**Required work**
The listing below should be copied in full, word for word.

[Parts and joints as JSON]
================
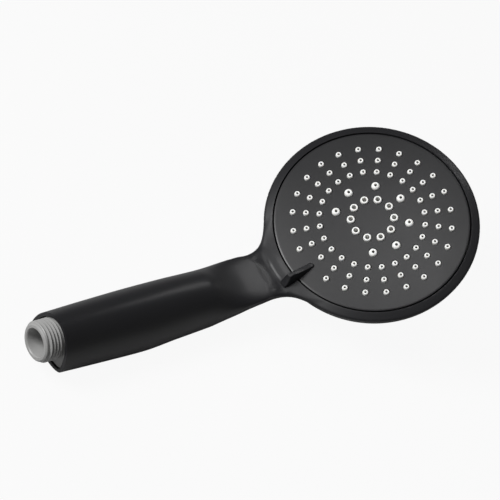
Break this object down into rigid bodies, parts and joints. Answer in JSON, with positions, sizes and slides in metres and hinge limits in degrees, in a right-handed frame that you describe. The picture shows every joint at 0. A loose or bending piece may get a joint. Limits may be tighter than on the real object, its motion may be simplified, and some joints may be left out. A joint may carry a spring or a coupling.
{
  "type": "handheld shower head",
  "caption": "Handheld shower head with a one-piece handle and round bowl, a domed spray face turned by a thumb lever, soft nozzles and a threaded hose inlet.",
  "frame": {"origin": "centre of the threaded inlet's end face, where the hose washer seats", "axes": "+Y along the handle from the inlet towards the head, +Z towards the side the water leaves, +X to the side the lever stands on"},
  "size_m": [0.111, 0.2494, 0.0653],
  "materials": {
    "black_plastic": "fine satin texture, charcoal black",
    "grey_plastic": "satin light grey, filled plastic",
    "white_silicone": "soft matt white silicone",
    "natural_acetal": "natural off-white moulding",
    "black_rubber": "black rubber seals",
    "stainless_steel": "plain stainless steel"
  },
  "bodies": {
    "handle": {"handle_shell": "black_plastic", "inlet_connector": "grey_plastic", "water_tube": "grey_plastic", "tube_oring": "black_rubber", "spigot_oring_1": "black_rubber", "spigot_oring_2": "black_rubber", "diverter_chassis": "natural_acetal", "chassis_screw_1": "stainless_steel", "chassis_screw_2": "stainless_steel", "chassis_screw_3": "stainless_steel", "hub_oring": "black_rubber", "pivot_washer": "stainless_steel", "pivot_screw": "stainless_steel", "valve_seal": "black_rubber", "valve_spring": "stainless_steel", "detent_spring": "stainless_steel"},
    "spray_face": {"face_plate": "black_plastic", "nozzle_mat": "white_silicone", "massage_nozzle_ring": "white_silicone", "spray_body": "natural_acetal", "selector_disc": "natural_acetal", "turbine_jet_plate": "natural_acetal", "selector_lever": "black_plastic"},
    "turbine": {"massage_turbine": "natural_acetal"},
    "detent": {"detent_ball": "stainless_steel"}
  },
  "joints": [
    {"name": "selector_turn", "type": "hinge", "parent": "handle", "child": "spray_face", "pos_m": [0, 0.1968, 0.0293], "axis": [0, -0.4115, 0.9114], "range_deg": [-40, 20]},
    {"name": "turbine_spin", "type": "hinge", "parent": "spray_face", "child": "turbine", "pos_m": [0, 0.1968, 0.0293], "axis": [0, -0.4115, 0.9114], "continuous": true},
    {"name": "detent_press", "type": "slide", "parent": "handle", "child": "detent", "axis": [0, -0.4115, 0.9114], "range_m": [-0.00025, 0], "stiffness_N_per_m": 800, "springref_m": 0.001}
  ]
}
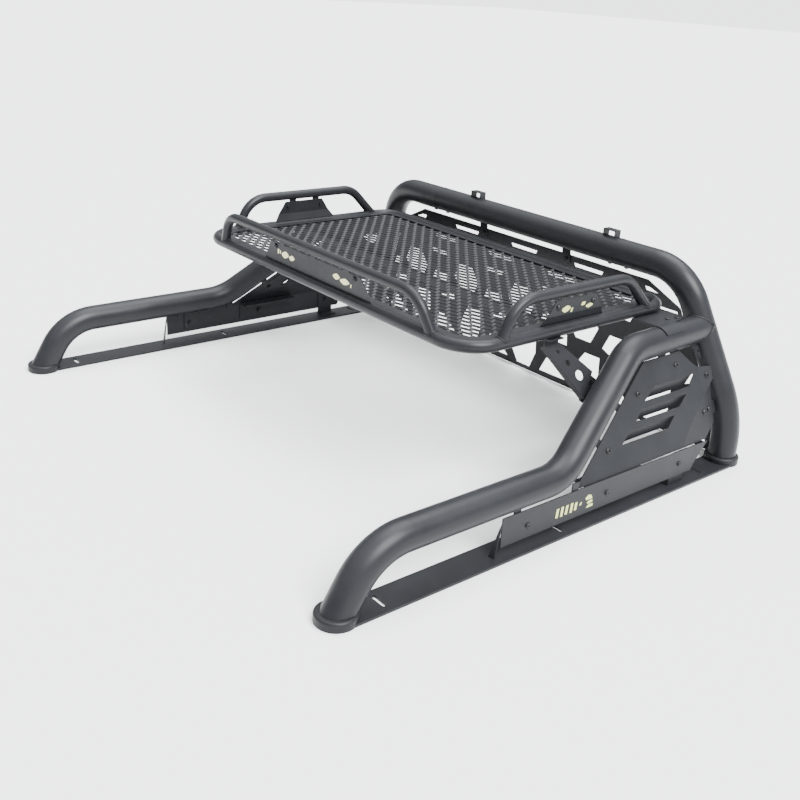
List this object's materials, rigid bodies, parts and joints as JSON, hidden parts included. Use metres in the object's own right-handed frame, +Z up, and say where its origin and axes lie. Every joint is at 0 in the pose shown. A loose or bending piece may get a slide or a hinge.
================
**Full answer**
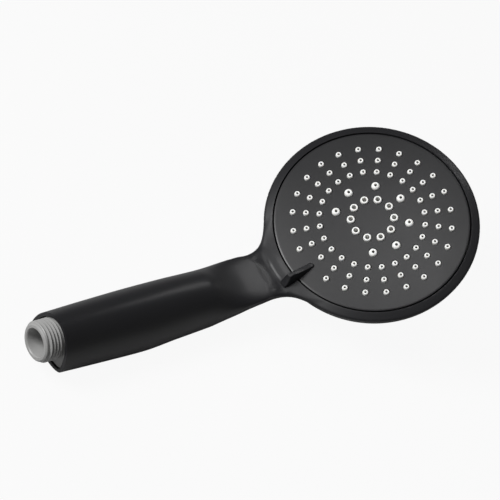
Break this object down into rigid bodies, parts and joints. Answer in JSON, with positions, sizes and slides in metres and hinge limits in degrees, in a right-handed frame that you describe. The picture shows every joint at 0. A loose or bending piece may get a joint. Limits may be tighter than on the real object, its motion may be simplified, and some joints may be left out. A joint may carry a spring or a coupling.
{
  "type": "handheld shower head",
  "caption": "Handheld shower head with a one-piece handle and round bowl, a domed spray face turned by a thumb lever, soft nozzles and a threaded hose inlet.",
  "frame": {"origin": "centre of the threaded inlet's end face, where the hose washer seats", "axes": "+Y along the handle from the inlet towards the head, +Z towards the side the water leaves, +X to the side the lever stands on"},
  "size_m": [0.111, 0.2494, 0.0653],
  "materials": {
    "black_plastic": "fine satin texture, charcoal black",
    "grey_plastic": "satin light grey, filled plastic",
    "white_silicone": "soft matt white silicone",
    "natural_acetal": "natural off-white moulding",
    "black_rubber": "black rubber seals",
    "stainless_steel": "plain stainless steel"
  },
  "bodies": {
    "handle": {"handle_shell": "black_plastic", "inlet_connector": "grey_plastic", "water_tube": "grey_plastic", "tube_oring": "black_rubber", "spigot_oring_1": "black_rubber", "spigot_oring_2": "black_rubber", "diverter_chassis": "natural_acetal", "chassis_screw_1": "stainless_steel", "chassis_screw_2": "stainless_steel", "chassis_screw_3": "stainless_steel", "hub_oring": "black_rubber", "pivot_washer": "stainless_steel", "pivot_screw": "stainless_steel", "valve_seal": "black_rubber", "valve_spring": "stainless_steel", "detent_spring": "stainless_steel"},
    "spray_face": {"face_plate": "black_plastic", "nozzle_mat": "white_silicone", "massage_nozzle_ring": "white_silicone", "spray_body": "natural_acetal", "selector_disc": "natural_acetal", "turbine_jet_plate": "natural_acetal", "selector_lever": "black_plastic"},
    "turbine": {"massage_turbine": "natural_acetal"},
    "detent": {"detent_ball": "stainless_steel"}
  },
  "joints": [
    {"name": "selector_turn", "type": "hinge", "parent": "handle", "child": "spray_face", "pos_m": [0, 0.1968, 0.0293], "axis": [0, -0.4115, 0.9114], "range_deg": [-40, 20]},
    {"name": "turbine_spin", "type": "hinge", "parent": "spray_face", "child": "turbine", "pos_m": [0, 0.1968, 0.0293], "axis": [0, -0.4115, 0.9114], "continuous": true},
    {"name": "detent_press", "type": "slide", "parent": "handle", "child": "detent", "axis": [0, -0.4115, 0.9114], "range_m": [-0.00025, 0], "stiffness_N_per_m": 800, "springref_m": 0.001}
  ]
}
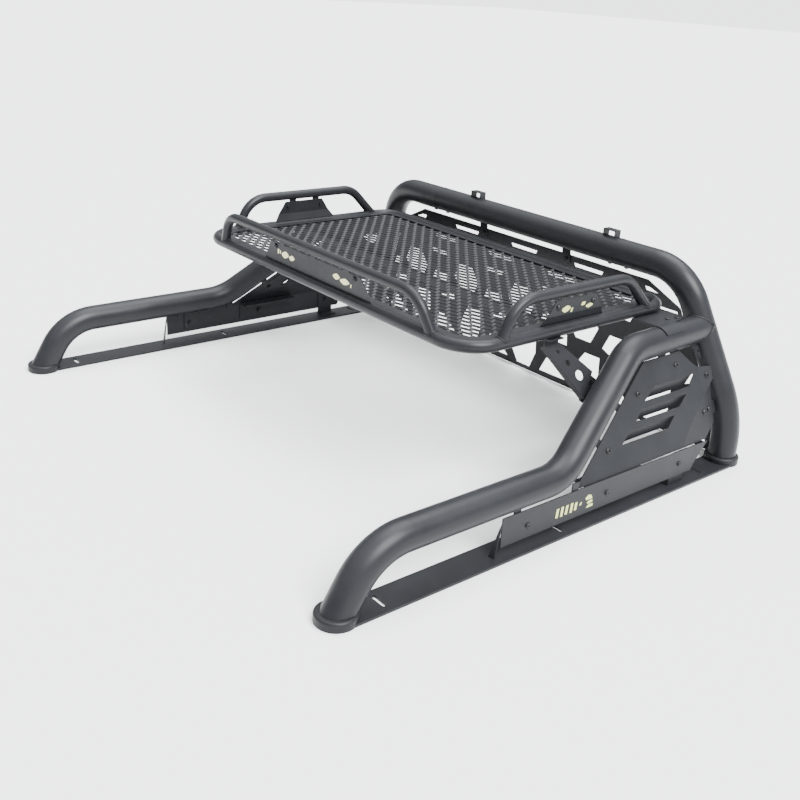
List this object's materials, rigid bodies, parts and joints as JSON, hidden parts included. Use metres in the object's own right-handed frame, +Z up, and say where its origin and axes lie. Every joint is at 0 in the pose shown. A loose or bending piece may get a slide or a hinge.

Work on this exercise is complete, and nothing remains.